Will need some more digging. If the fix is too hard I think it might be an idea to cut our losses and export these stats from the routers with gnmi and replace the LibreNMS rule with an alertmanager one.

It also appears we are getting values populated for AcceptedPrefixes for IPv6 peers for some devices, specifically the L3 QFX switches and SRX firewalls we have. But they are zeros across the board for all our MX routers.

Running the poller manually on netmon1003 I can also see it's getting the right value back, but inserting the wrong value in the RRDs. Nothing in the logs gives a clue as to where exactly it's going wrong, or why it's only affecting v6 prefixes on the MX platform.

cmooney@wikilap:~$ egrep "1.198.35.26.6|\[23\]" poller_log2.txt | egrep "Accepted|rrd"
BGP4-V2-MIB-JUNIPER::jnxBgpM2PrefixInPrefixesAccepted[23][ipv6][1] = 1
RRD[update /srv/librenms/rrd/cr4-ulsfo.wikimedia.org/bgp-2620_0_863_1_198_35_26_6.rrd N:0:0:0:0:0]  
Sending to Graphite: librenms.cr4-ulsfo_wikimedia_org.cbgp.cbgp-2620_0_863_1_198_35_26_6_ipv6_unicast.AcceptedPrefixes 0 1737475464
RRD[update /srv/librenms/rrd/cr4-ulsfo.wikimedia.org/cbgp-2620_0_863_1_198_35_26_6.ipv6.unicast.rrd N:0:0:0:0:0]

Looking at the changelog I wonder if this issue could be related to this change. If it's unrelated to it, do you think we should open an issue upstream?

Looking at the changelog I wonder if this issue could be related to this change. If it's unrelated to it, do you think we should open an issue upstream?

Thanks @andrea.denisse! That change definitely looks like it might be somehow related alright. Let me dig into it a little deeper, I can check how the IPv6 addresses are formatted in the response from the working vs broken devices, and see if that makes sense in the context of the above patch.

Either way it does look to be a bug so we'll probably open an upstream task yes. I'm also working in parallel on pulling BGP stats using gnmic, but whichever we use for alerting we should open an issue with LibreNMS if it seems the problem is there.
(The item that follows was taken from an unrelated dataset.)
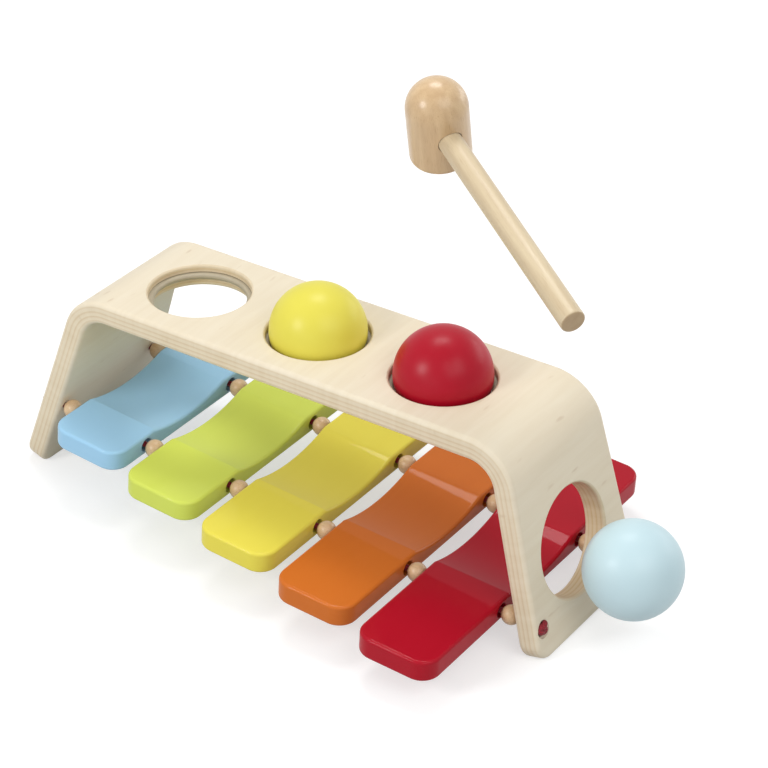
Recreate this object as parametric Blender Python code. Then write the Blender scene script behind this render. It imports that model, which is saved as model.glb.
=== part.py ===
"""Toy metallophone: a bent plywood pounding bench over a sloping row of five painted bars.

Balls are knocked through the rubber rings of the bench top, fall on the bars, roll down the row and leave
through the hole in the right leg. The bars hang on two cords between the legs, with a bead in each gap.

Units are metres and Z is up. The bench stands on z = 0 with its length along X, and the players sit on
the -Y side. Sizes along X are taken from the middle ball hole.
"""
import math

import bmesh
import bpy
from mathutils import Euler, Vector

# Working gap between pieces that touch, and how far a cutting tool runs past what it cuts
GAP = 0.0003
OVERRUN = 0.003

# Bench: one plywood board bent into a bridge. Its front and rear edges spread apart down the legs.
BENCH_HEIGHT = 0.1077
BOARD_DEPTH = 0.078
BOARD_THICKNESS = 0.0117
LEFT_REACH = 0.1213
RIGHT_REACH = 0.1317
LEFT_SPLAY = math.radians(19.9)
RIGHT_SPLAY = math.radians(12.8)
FRONT_FLARE = math.radians(2.0)
REAR_FLARE = math.radians(5.1)
BEND_RADIUS = 0.0262
BEND_STEPS = 9
FOOT_CORNER_RADIUS = 0.010
FOOT_CORNER_STEPS = 5
FOOT_SANDING = 0.0025
BOARD_ROUNDING = 0.001

# Balls, their holes in the bench top and the rubber ring in each hole
BALL_RADIUS = 0.024
BALL_SEGMENTS = 26
HOLE_PITCH = 0.07215
HOLE_CLEARANCE = 0.0017
HOLE_RADIUS = BALL_RADIUS + HOLE_CLEARANCE
HOLE_ROUNDING = 0.0008
HOLE_ROUNDING_TURN = math.radians(70)
HOLE_SEGMENTS = 32
RING_GRIP = 0.0006
RING_INNER_RADIUS = BALL_RADIUS - RING_GRIP
RING_SEAT = 0.002
RING_OUTER_RADIUS = HOLE_RADIUS + RING_SEAT
RING_HEIGHT = 0.003
RING_DEPTH = 0.0055
RING_LIP_STEPS = 4
RING_SEGMENTS = 32

# Exit hole for the balls in the right leg, its lip just below a rolling ball
EXIT_CLEARANCE = 0.0035
EXIT_RADIUS = BALL_RADIUS + EXIT_CLEARANCE
EXIT_LIP_DROP = 0.0014

# Row of bars: heights of the cords at the end beads, the dip of the cords between them, and how far the row
# lies in front of the balls' line
ROW_LEFT_HEIGHT = 0.0368
ROW_RIGHT_HEIGHT = 0.0172
ROW_DIP = 0.0016
ROW_FORWARD = 0.001
CORD_EDGE_DISTANCE = 0.004
CORD_SPACING = BOARD_DEPTH - 2 * CORD_EDGE_DISTANCE
CORD_RADIUS = 0.0015
CORD_STEP_DIAMETERS = 2.8
CORD_CLEARANCE = 0.0005
CORD_HOLE_RADIUS = CORD_RADIUS + CORD_CLEARANCE
COUNTERBORE_RADIUS = 0.0043
COUNTERBORE_DEPTH = 0.0055
KNOT_CLEARANCE = 0.0005
KNOT_RADIUS = COUNTERBORE_RADIUS - KNOT_CLEARANCE
KNOT_HALF_HEIGHT = 0.0024
BORE_SEGMENTS = 16

# Beads between the bars
BEAD_RADIUS = 0.0049
BEAD_BORE_RADIUS = CORD_RADIUS + CORD_CLEARANCE
BEAD_SEGMENTS = 12
BEAD_STEPS = 7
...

I was able to run a manual poller command with the updated 'lmns' command and it shows errors processing the IPv6 peers. For example:

Checking BGP peer 2620:0:863:101:10:128:0:6 SQLSTATE[23000]: Integrity constraint violation: 1048 Column 'bgpPeerState' cannot be null (Connection: mysql, SQL: UPDATE `bgpPeers` set `bgpPeerState`=?,`bgpPeerAdminStatus`=?,`bgpPeerInUpdates`=0,`bgpPeerInTotalMessages`=0,`bgpPeerOutTotalMessages`=0,`bgpPeerFsmEstablishedTime`=0,`bgpPeerLastErrorCode`=0,`bgpPeerLastErrorSubCode`=0,`bgpLocalAddr`= WHERE `device_id` = 88 AND `bgpPeerIdentifier` = 2620:0:863:101:10:128:0:6) (Connection: dbFacile, SQL: UPDATE `bgpPeers` set `bgpPeerState`=?,`bgpPeerAdminStatus`=?,`bgpPeerInUpdates`=0,`bgpPeerInTotalMessages`=0,`bgpPeerOutTotalMessages`=0,`bgpPeerFsmEstablishedTime`=0,`bgpPeerLastErrorCode`=0,`bgpPeerLastErrorSubCode`=0,`bgpLocalAddr`= WHERE `device_id` = 88 AND `bgpPeerIdentifier` = 2620:0:863:101:10:128:0:6)#0 /srv/deployment/librenms/librenms-cache/revs/1d8cd7a87db942fc51509095bda71411582eec64/includes/polling/bgp-peers.inc.php(532): dbUpdate()

I've raised an issue on the LibreNMS github now with further info:

https://github.com/librenms/librenms/issues/17068

Hi @cmooney,

I was reviewing the LibreNMS v25.1.0 changelog and noticed that this patch was included. The referenced bug appears to be very similar to the issue we're experiencing.

Would you like me to proceed with upgrading to v25.1.0?

Mentioned in SAL (#wikimedia-operations) [2025-01-29T02:56:21Z] <denisse@deploy2002> Started deploy [librenms/librenms@f049593]: Upgrade LibreNMS to 25.1.0 - T384258

Mentioned in SAL (#wikimedia-operations) [2025-01-29T02:56:34Z] <denisse@deploy2002> Finished deploy [librenms/librenms@f049593]: Upgrade LibreNMS to 25.1.0 - T384258 (duration: 00m 13s)

After upgrading to v25.1.0, the graphs confirm that IPv6 BGP prefix stats are now working as expected:

img-2025-01-28-21-13-42.png (648×1 px, 54 KB)

I also ran a manual poller operation, and the error no longer appears.

Since the issue was resolved upstream and we’re now running the patched version in production, I’m closing this as resolved. Feel free to reopen if needed.

After upgrading to v25.1.0, the graphs confirm that IPv6 BGP prefix stats are now working as expected:

Thank you @andrea.denisse!! Amazing work :)

Indeed all looks to be ok, I have re-enabled the alert that was incorrectly firing due to this now also so we have monitoring back on that.

Can't believe I didn't spot that issue my search-skills are really letting me down these days! I've closed my reported issue on their github too now too. Thanks.